Limited exceptions exist for unforeseeable business circumstances, faltering companies actively seeking capital that would avoid the layoff, and natural disasters. But these exceptions are narrow, and employers who fail to provide adequate notice can face lawsuits from affected workers seeking back pay and benefits for each day of violation.
Many states have their own plant closure and mass layoff laws, some with lower employee thresholds, longer notice periods, or additional requirements beyond federal WARN. Check your state’s dislocated worker unit before finalizing your timeline.
Implement in Phases
Rolling out every change at once overwhelms the organization. Break implementation into phases, starting with the changes that have the highest impact on cash flow or operational stability.
A typical sequence might look like this: first, execute any financial restructuring (debt renegotiations, asset sales) to stabilize the company’s footing. Next, implement the organizational changes (new reporting lines, leadership realignment, role changes). Then roll out operational improvements (process redesign, technology upgrades, facility consolidation). Each phase should have a clear timeline, defined milestones, and someone accountable for delivery.
Training is a critical part of implementation that companies frequently underestimate. Compare each employee’s current skills against the requirements of their new or modified role, and design targeted training to close the gaps. Investing here reduces the productivity dip that inevitably follows a restructure.
Monitor, Adjust, and Sustain
A restructure isn’t finished the day new org charts go up on the wall. Build feedback loops into the process from day one. Hold regular staff meetings to surface problems early. Create channels for employees and managers to flag what’s working and what isn’t. Check in with customer-facing teams to catch service disruptions before customers escalate them.

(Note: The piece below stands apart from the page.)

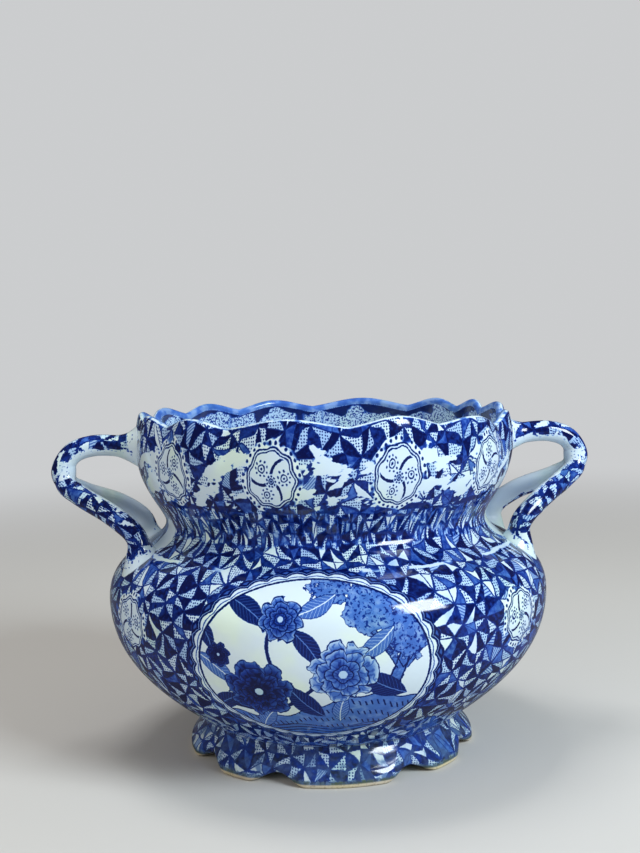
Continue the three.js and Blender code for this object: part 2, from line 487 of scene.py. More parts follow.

Track measurable outcomes tied to the restructuring’s goals. If you restructured to reduce costs, monitor operating expenses monthly against your targets. If you restructured to speed up decision-making, measure cycle times on key approvals. If you restructured debt, watch cash flow coverage ratios to make sure the new terms are actually sustainable.
Be willing to adjust the plan. Restructuring projections are estimates, and real-world implementation always surfaces things you didn’t anticipate. The companies that restructure successfully treat the plan as a living document, revisiting assumptions quarterly and making corrections before small problems become large ones.
How Long Restructuring Takes
Timeline depends heavily on scope. A focused operational restructure (streamlining one division’s workflows) might take three to six months. A full-scale restructure involving debt renegotiation, organizational redesign, and operational overhaul can easily take 12 to 24 months from initial assessment through stabilization. Debt management plans negotiated with creditors can take 48 months or longer to fully complete, though the business benefits begin as soon as revised payment terms take effect.
The assessment and design phases typically consume the first one to three months. Communication and proposal development add another month or two. Implementation itself is the longest phase, and it overlaps with ongoing monitoring. Companies that try to compress the timeline too aggressively often skip the communication and feedback steps, which creates resistance that slows everything down anyway.